The examples are numerous. The United States sought to overthrow Chile’s socialist president Salvador Allende in the 1970s, a move that eventually led to the brutal 27-year rule of Augusto Pinochet. It used a humanitarian-aid program in Nicaragua in the 1980s to hide $27 million in weapons for right-wing groups fighting a leftist government, fueling a civil war (a scandal that involved Elliott Abrams, who is now Donald Trump’s special envoy for Venezuela). And in 1989, the U.S. left hundreds of civilians dead in Panama when American forces invaded to overthrow the country’s de facto leader, Manuel Noriega.

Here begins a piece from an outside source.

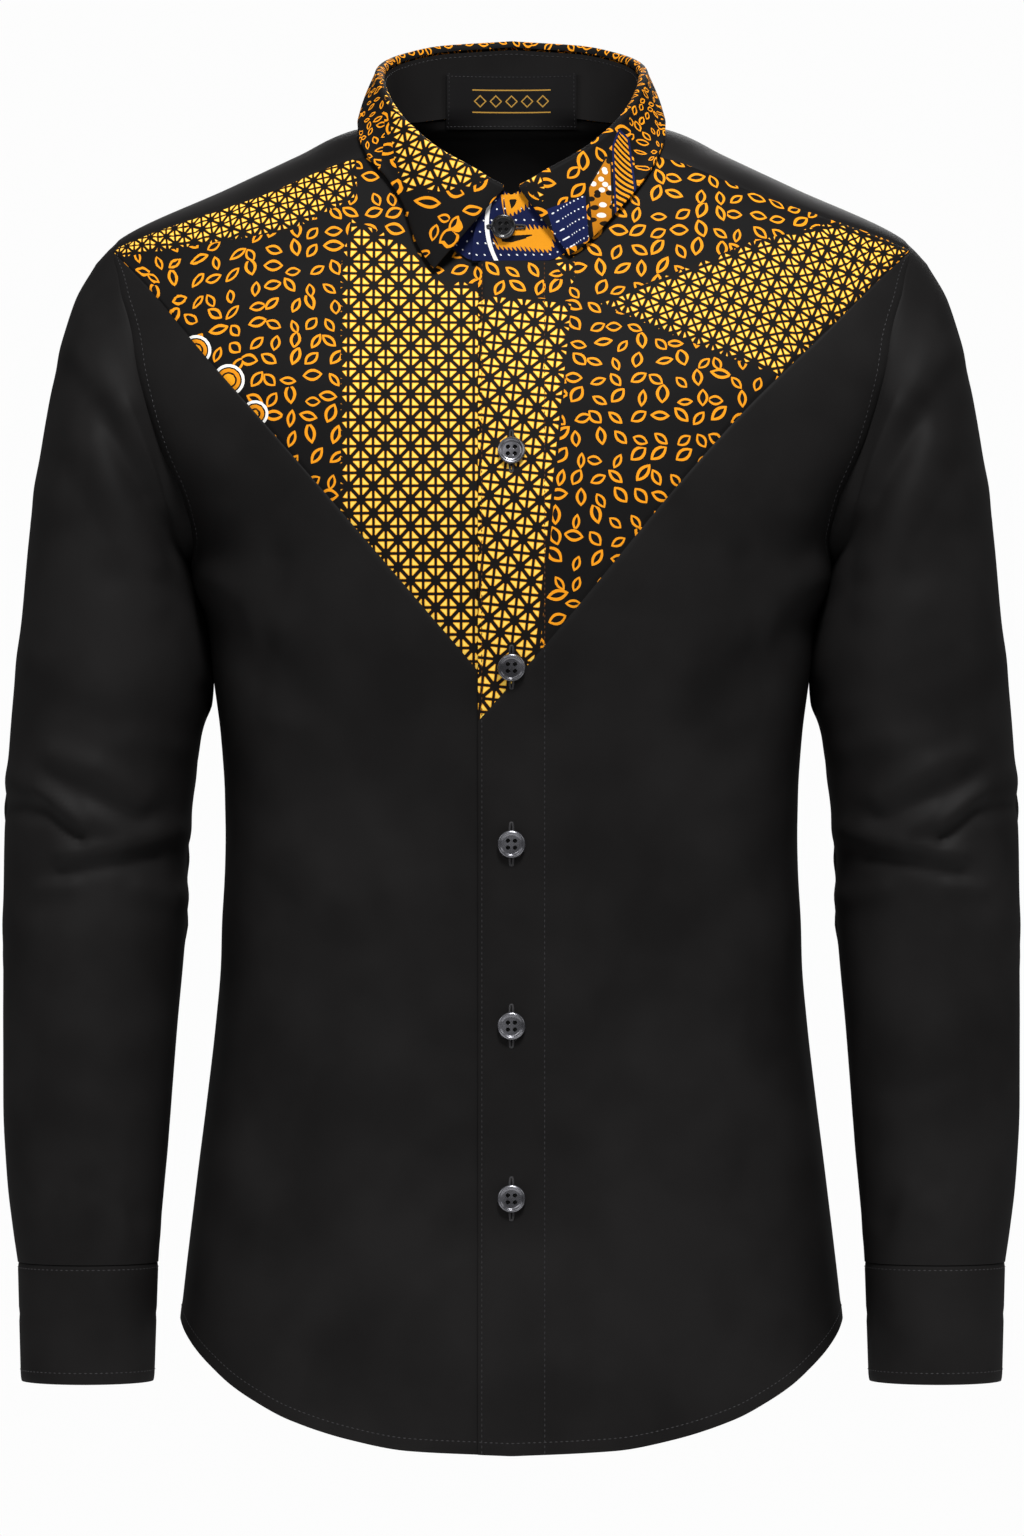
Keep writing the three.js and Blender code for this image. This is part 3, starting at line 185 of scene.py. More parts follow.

Since Panama, though, the United States hasn’t intervened on the ground against a sitting Latin American government. In some respects, the world’s most powerful country showing up at Venezuela’s border with truckloads of food and medicine is much better than what it has done in the past.

“This move is really showing us the evolution of American intervention in Latin America,” Alan McPherson, a history professor at Temple University in Philadelphia and the author of A Short History of U.S. Interventions in Latin America and the Caribbean, told me.

For Ana Teresa Castillo, who runs an organization called Asociación Deredez that has for years helped hungry people at the Venezuela-Colombia border, the latest U.S. effort seems like a dangerous stunt. She told me that she was saddened to see so much food locked away in a warehouse, and worried that little would make it to the needy. Having lived a life plagued by violence—a Colombian guerilla group took over her home and killed her husband 20 years ago, so she fled to Venezuela, where soldiers violently evicted her and thousands of other Colombians from the border area in 2015—she worries that Washington’s moves are a prelude to more conflict.

“What we hope is that this doesn’t become a second Syria, especially with that crazy guy in charge in Venezuela,” she told me over lunch in her home. “Who is going to suffer? The civilians. The poor. Us here.”